Rachel Moss, let me tell you something: It sucks to get threats. It sucks to be so damn visible. It sucks to have your beliefs get you in trouble. Welcome to the real world. Karma’s a bitch, especially in the digital age."

  • A report on an anti-fat, anti-trans, WisCon report from Alas, a Blog by Ampersand. "Why do these things go so smoothly together, like peanut butter and chocolate in a Reese’s commercial? I think that anti-fat bigotry, anti-trans bigotry, and ablism overlap in that all three bigotries are a sort of body fascism. Those who have what society considers the “default body” — by being thin, by being ablebodied, or by being born with genitals that match one’s gender identity — are considered superior to those without the default body, and have the right to mock inferior people with non-default bodies.

And, of course, men also have the “default body,” and women do not.
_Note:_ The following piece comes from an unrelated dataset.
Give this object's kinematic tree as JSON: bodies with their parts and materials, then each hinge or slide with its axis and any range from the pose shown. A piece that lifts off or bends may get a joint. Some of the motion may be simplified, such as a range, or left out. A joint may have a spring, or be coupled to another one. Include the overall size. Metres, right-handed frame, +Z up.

So it’s not surprising that the anti-fat, anti-trans, anti-disabled bigotry in the SASS thread is also shot through and through with misogyny."

  • Further thoughts on the gym, by K. Tempest Bradford. "This is one of the things I discovered from that particular set of trolls.  80% of the comments they left were very similar to the one above.  They boiled down to: you’re fat and you’re black.  As if these two things were something I was meant to be deeply ashamed of. "
  • Blessings be to the volunteer librarians among us by ravenm.  "As to the issue of Rachel Moss' inability to appreciate women who look different from herself, I feel something between pity and disgust. Pity that she is so shackled by mainstream ideas about who is worth listening to and disgust that she lacks any creativity at all in her choice of victims."
  • Who is Rachel Moss? from Seeking Avalon. "WisCon is not my thing. It may very well never be my thing. However setting off a chain reaction of hatred on the internet that involves people's pictures being posted with mocking of size, status as a PoC, mocking of their disabilities and leading to like minded, nasty racist individuals trolling for pics so they can post them with the words 100% N****r - THAT SHIT GOES BEYOND DIVERGING INTERESTS!

Actions have consequences. Rachel Moss took some actions."